#### RECORDS SHOWN ####

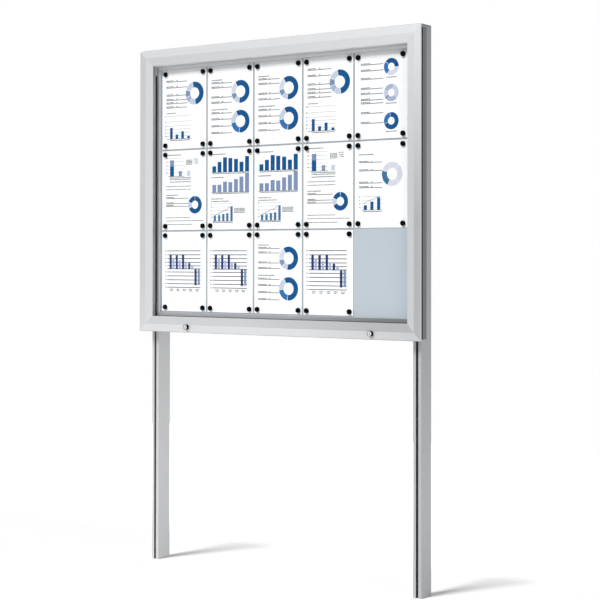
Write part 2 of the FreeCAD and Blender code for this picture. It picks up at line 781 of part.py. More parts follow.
def bolt_grid(owner, features):
    """Repeat features at the bolts: two posts, near the top and the bottom of the case."""
    pattern(owner, features, (2, f"(2 * {POST_X})"), (2, f"({TALL} - 2 * bolt_inset)"))
    return seat(owner, minus(POST_X), "0", "bolt_inset")


bolts = body("post_bolts")
head = sketch(bolts, "XZ_Plane", f"bolt_head_height - {BACK_WALL}")
hexagon(head, "bolt_flats")
head_pad = pad(bolts, head, "bolt_head_height", "back")
shank = sketch(bolts, "XZ_Plane", minus(BACK_WALL))
circles(shank, "bolt_radius", [("0", "0")])
shank_pad = pad(bolts, shank, "case_wall + bolt_length", "back")
node(bolt_grid(bolts, [head_pad, shank_pad]), "post_bolts")

slot_nuts = body("slot_nuts")
nut_front = "(case_depth + slot_lip)"
face = sketch(slot_nuts, "XZ_Plane", minus(nut_front))
nut_side = "(slot_room / 2 - fit_gap)"
rectangle(face, minus(nut_side), nut_side, "-slot_nut_length / 2", "slot_nut_length / 2")
circles(face, "bolt_radius + pin_gap", [("0", "0")])
node(bolt_grid(slot_nuts, [pad(slot_nuts, face, "slot_nut_height", "back")]), "slot_nuts")

# Cam locks in the bottom rail: housing and nut on the door, plug and cam turn together

barrel_end = f"({CAM_FRONT} - fit_gap)"
face_front = "(face_recess - lock_nose)"
face_rear = f"({face_front} + face_thick)"
plug_end = f"({CAM_FRONT} + cam_thick)"
bore = "(plug_radius + pin_gap)"
half_cam = "(cam_width / 2)"
keeper_arm = "(lock_inset + cam_reach + keeper_gap)"
tab_rear = f"({CAM_FRONT} - cam_gap)"
housings = []
nuts = []
keepers = []

for side, _ in SIDES:
    x = lock_places[side]

    housing = body(f"lock_housing_{side}")
    turned = sketch(housing, "XY_Plane")
    outline(
        turned,
        [
            ("face_radius + pin_gap", "-lock_nose"),
            ("head_radius - head_round", "-lock_nose"),
            ("head_radius", "head_round - lock_nose"),
            ("head_radius", "0"),
            ("barrel_outer_radius", "0"),
            ("barrel_outer_radius", barrel_end),
            (bore, barrel_end),
            (bore, f"{face_rear} + pin_gap"),
            ("face_radius + pin_gap", f"{face_rear} + pin_gap"),
        ],
    )
    revolve(housing, turned)
    housings.append(seat(housing, x, "0", "lock_inset"))

    nut = body(f"lock_nut_{side}")
    face = sketch(nut, "XZ_Plane", minus("rail_depth"))
    hexagon(face, "nut_flats")
    circles(face, "barrel_outer_radius + pin_gap", [("0", "0")])
    pad(nut, face, "nut_height", "back")
    nuts.append(seat(nut, x, "0", "lock_inset"))

    plug = body(f"lock_plug_{side}")
    turned = sketch(plug, "XY_Plane")
    outline(
        turned,
        [
            ("0", face_front),
            ("face_radius", face_front),
            ("face_radius", face_rear),
            ("plug_radius", face_rear),
            ("plug_radius", plug_end),
            ("0", plug_end),
        ],
    )
    revolve(plug, turned)
    keyway = sketch(plug, "XZ_Plane", minus(face_front))
    key_wide = "key_slot_width / 2"
    key_tall = "key_slot_length / 2"
    rectangle(keyway, minus(key_wide), key_wide, minus(key_tall), key_tall)
    pocket(plug, keyway, "key_slot_depth")
    node(seat(plug, x, "0", "lock_inset"), f"lock_plug_{side}")

    cam = body(f"lock_cam_{side}")
    face = sketch(cam, "XZ_Plane", minus(CAM_FRONT))
    outline(
        face,
        [
            (f"hub_corner - {half_cam}", minus(half_cam)),
            ("cam_reach - cam_corner", minus(half_cam)),
            ("cam_reach", f"cam_corner - {half_cam}"),
            ("cam_reach", f"{half_cam} - cam_corner"),
            ("cam_reach - cam_corner", half_cam),
            (f"hub_corner - {half_cam}", half_cam),
            (minus(half_cam), f"{half_cam} - hub_corner"),
            (minus(half_cam), f"hub_corner - {half_cam}"),
        ],
    )
    circles(face, bore, [("0", "0")])
    pad(cam, face, "cam_thick", "back")
    node(seat(cam, x, "0", "lock_inset"), f"lock_cam_{side}")

    keeper = body(f"lock_keeper_{side}")
    profile = sketch(keeper, "YZ_Plane")
    keeper_top = f"{keeper_arm} + keeper_foot"
    tab_end = f"{keeper_arm} + bracket_thick"
    outline(
        profile,
        [
            (BACK_WALL, keeper_arm),
            (BACK_WALL, keeper_top),
            (f"{BACK_WALL} - bracket_thick", keeper_top),
            (f"{BACK_WALL} - bracket_thick", tab_end),
            (f"{tab_rear} - bracket_thick", tab_end),
            (f"{tab_rear} - bracket_thick", f"{tab_end} - keeper_tab"),
            (tab_rear, f"{tab_end} - keeper_tab"),
            (tab_rear, keeper_arm),
        ],
    )
    pad(keeper, profile, "keeper_width", "middle")
    keepers.append(seat(keeper, x))

node(group("lock_housing_pair", housings), "lock_housings")
node(group("lock_nut_pair", nuts), "lock_nuts")
node(group("lock_keeper_pair", keepers), "lock_keepers")

# Gas struts between the case's rear wall and the door rails

high_pivot = f"({AXIS} - strut_high)"
tube_top = "(tube_start + tube_length)"
rod_top = f"({tube_top} + rod_show)"
low_pivot = f"({high_pivot} - {rod_top} - tube_start)"
piston_radius = "(tube_bore_radius - fit_gap)"
rod_bore = "(rod_radius + pin_gap)"


def across(way, start, end):
    """Low and high x between two distances from the door's left or right side."""
    if way < 0:
        return f"{start} - {HALF}", f"{end} - {HALF}"
    return f"{HALF} - ({end})", f"{HALF} - ({start})"


def along_x(name, radius, way, start, end, z):
    """A cylinder along X between two distances from the door's side, at the struts' depth."""
    low, high = across(way, start, end)
    return cylinder(name, radius, f"({high}) - ({low})", low, "strut_setback", z, "x")


def strut_eye(name, x, pivot, up):
    """End fitting: a block from round the pivot to the strut, which is above or below ("-") it."""
    eye = body(name)
    face = sketch(eye, "YZ_Plane")
    neck = f"{up}tube_start"
    shoulder = f"{up}(eye_corner - eye_half)"
    tip = f"{up}(-eye_half)"
    side = [("eye_half", neck), ("eye_half", shoulder), ("eye_half - eye_corner", tip)]
    outline(face, mirrored(side))
    circles(face, "stud_radius + pin_gap", [("0", "0")])
    pad(eye, face, "eye_width", "middle")
    return node(seat(eye, x, "strut_setback", pivot), name)


case_brackets = []
door_brackets = []

for side, way in SIDES:
    middle = f"{way} * ({HALF} - strut_inset)"

    tube = body(f"strut_tube_{side}")
    turned = sketch(tube, "XZ_Plane")
    outline(
        turned,
        [
            ("0", "tube_start"),
            ("tube_radius", "tube_start"),
            ("tube_radius", tube_top),
            (rod_bore, tube_top),
            (rod_bore, f"{tube_top} - gland_length"),
            ("tube_bore_radius", f"{tube_top} - gland_length"),
            ("tube_bore_radius", "tube_start + tube_end"),
            ("0", "tube_start + tube_end"),
        ],
    )
    revolve(tube, turned)
    node(seat(tube, middle, "strut_setback", low_pivot), f"strut_tube_{side}")

    rod = body(f"strut_rod_{side}")
    turned = sketch(rod, "XZ_Plane")
    outline(
        turned,
        [
            ("0", f"{rod_top} - rod_length"),
            (piston_radius, f"{rod_top} - rod_length"),
            (piston_radius, f"{rod_top} - rod_length + piston_length"),
            ("rod_radius", f"{rod_top} - rod_length + piston_length"),
            ("rod_radius", rod_top),
            ("0", rod_top),
        ],
    )
    revolve(rod, turned)
    node(seat(rod, middle, "strut_setback", low_pivot), f"strut_rod_{side}")

    strut_eye(f"strut_eye_lower_{side}", middle, low_pivot, "")
    strut_eye(f"strut_eye_upper_{side}", middle, high_pivot, "-")

    name = f"case_bracket_{side}"
    ear = "(strut_inset + case_ear_offset)"
    stud_end = "(strut_inset - eye_width / 2 - fit_gap)"
    head_radius = "stud_radius + stud_rim"
    foot_z = (f"{low_pivot} - bracket_height / 2", f"{low_pivot} + bracket_height / 2")
    ear_z = (f"{low_pivot} - ear_reach", f"{low_pivot} + ear_reach")
    foot_x = across(way, ear, f"{ear} + foot_width")
    ear_x = across(way, ear, f"{ear} + bracket_thick")
    pieces = [
        block(name + "_foot", foot_x, (f"{BACK_WALL} - bracket_thick", BACK_WALL), foot_z),
        block(name + "_ear", ear_x, ("strut_setback - ear_reach", BACK_WALL), ear_z),
        along_x(name + "_stud", "stud_radius", way, stud_end, ear, low_pivot),
        along_x(name + "_head", head_radius, way, f"{stud_end} - stud_head", stud_end, low_pivot),
    ]
    case_brackets.append(fuse(name, pieces))

    name = f"door_bracket_{side}"
    ear = "(strut_inset + door_ear_offset)"
    stud_end = "(strut_inset + eye_width / 2 + fit_gap)"
    foot_z = (f"{high_pivot} - bracket_height / 2", f"{high_pivot} + bracket_height / 2")
    ear_z = (f"{high_pivot} - ear_reach", f"{high_pivot} + ear_reach")
    foot_x = across(way, ear, f"{REBATE} - fit_gap")
    ear_x = across(way, ear, f"{ear} + bracket_thick")
    pieces = [
        block(name + "_foot", foot_x, ("rail_depth", "rail_depth + bracket_thick"), foot_z),
        block(name + "_ear", ear_x, ("rail_depth", "strut_setback + ear_reach"), ear_z),
        along_x(name + "_stud", "stud_radius", way, stud_end, ear, high_pivot),
    ]
    door_brackets.append(fuse(name, pieces))

node(group("case_bracket_pair", case_brackets), "strut_brackets_case")
node(group("door_bracket_pair", door_brackets), "strut_brackets_door")

doc.recompute()
for made in doc.Objects:
    if "Invalid" in made.State or "Error" in made.State:
        raise ValueError(f"{made.Name} failed: {made.State}")
for made in nodes:
    if made.Shape.isNull() or not made.Shape.isValid():
        raise ValueError(made.Label + " has no valid shape")

os.makedirs("parts", exist_ok=True)
for made in nodes:
    made.Shape.exportStep(f"parts/{made.Label}.step")
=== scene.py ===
import math
import random

import bmesh
import bpy
from mathutils import Matrix, Vector


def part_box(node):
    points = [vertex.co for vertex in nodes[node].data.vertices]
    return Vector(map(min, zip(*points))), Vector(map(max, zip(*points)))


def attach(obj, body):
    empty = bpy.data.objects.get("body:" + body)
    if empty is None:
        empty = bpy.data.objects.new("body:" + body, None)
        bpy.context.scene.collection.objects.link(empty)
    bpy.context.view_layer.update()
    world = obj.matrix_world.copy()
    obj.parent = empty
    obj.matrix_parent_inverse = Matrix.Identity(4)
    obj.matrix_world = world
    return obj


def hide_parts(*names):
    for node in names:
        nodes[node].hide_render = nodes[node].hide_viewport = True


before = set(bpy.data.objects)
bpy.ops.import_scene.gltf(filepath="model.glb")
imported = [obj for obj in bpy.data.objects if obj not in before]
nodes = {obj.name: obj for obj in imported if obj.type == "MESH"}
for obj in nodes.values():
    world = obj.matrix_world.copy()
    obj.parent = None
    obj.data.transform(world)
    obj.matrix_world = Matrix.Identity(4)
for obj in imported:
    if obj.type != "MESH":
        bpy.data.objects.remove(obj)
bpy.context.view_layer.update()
mm = 0.001  # one millimetre; the scene is in metres


# camera

cameraSetup = {
    "place": (3.1412, -4.3345, 1.1278),
    "yaw": 35.151,  # degrees to the left of +Y
    "pitch": -0.729,  # degrees downwards
    "roll": 0.068,  # degrees
    "lens": 91.05,  # lens and sensor in millimetres
    "sensor": 36,
    "shift": -0.1046,  # share of the picture's width
    "reach": 60,
}


def makeCamera(setup):
    yaw, pitch, roll = (math.radians(setup[key]) for key in ("yaw", "pitch", "roll"))
    forward = Vector((-math.sin(yaw) * math.cos(pitch), math.cos(yaw) * math.cos(pitch), -math.sin(pitch)))
    right = Vector((math.cos(yaw), math.sin(yaw), 0))
    up = right.cross(forward)
    across = math.cos(roll) * right + math.sin(roll) * up
    above = math.cos(roll) * up - math.sin(roll) * right
    lens = bpy.data.cameras.new("photoCamera")
    lens.lens = setup["lens"]
    lens.sensor_width = setup["sensor"]
    lens.shift_y = setup["shift"]
    lens.clip_end = setup["reach"]
    camera = bpy.data.objects.new("photoCamera", lens)
    bpy.context.scene.collection.objects.link(camera)
    turn = Matrix((across, above, -forward)).transposed().to_4x4()
    camera.matrix_world = Matrix.Translation(setup["place"]) @ turn
    bpy.context.scene.camera = camera


makeCamera(cameraSetup)
bpy.context.scene.view_settings.view_transform = "Standard"
print("camera set")


# node helpers

def feed(tree, socket, value):
    # value is the output of another node, a number, a vector or a colour
    if hasattr(value, "is_output"):
        tree.links.new(value, socket)
    elif socket.type == "RGBA":
        socket.default_value = (*value, 1)
    else:
        socket.default_value = value


def newGroup(name, inputs, outputs):
    tree = bpy.data.node_groups.new(name, "ShaderNodeTree")
    for way, sockets in (("INPUT", inputs), ("OUTPUT", outputs)):
        for label, kind in sockets.items():
            tree.interface.new_socket(label, in_out=way, socket_type="NodeSocket" + kind)
    return tree, tree.nodes.new("NodeGroupInput"), tree.nodes.new("NodeGroupOutput")


def addMath(tree, operation, first, second=None, clamp=False):
    node = tree.nodes.new("ShaderNodeMath")
    node.operation = operation
    node.use_clamp = clamp
    feed(tree, node.inputs[0], first)
    if second is not None:
        feed(tree, node.inputs[1], second)
    return node.outputs[0]


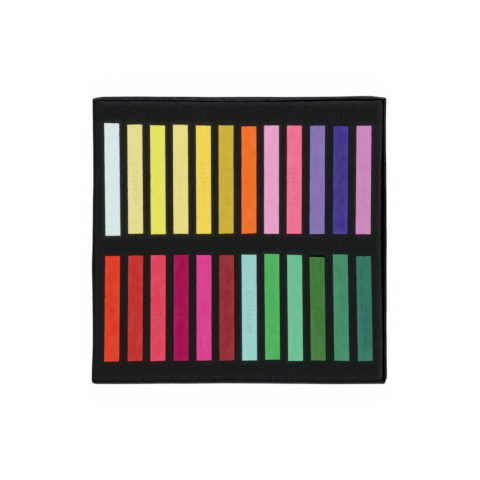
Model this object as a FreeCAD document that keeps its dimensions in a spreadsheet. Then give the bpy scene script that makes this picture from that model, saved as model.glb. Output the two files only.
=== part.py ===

####

## EXERCISE DIRECTIONS
Which lines hold the word "empty"? Return all of them from the records above.

## EXERCISE RESULT
    empty = bpy.data.objects.get("body:" + body)
    if empty is None:
        empty = bpy.data.objects.new("body:" + body, None)
        bpy.context.scene.collection.objects.link(empty)
    obj.parent = empty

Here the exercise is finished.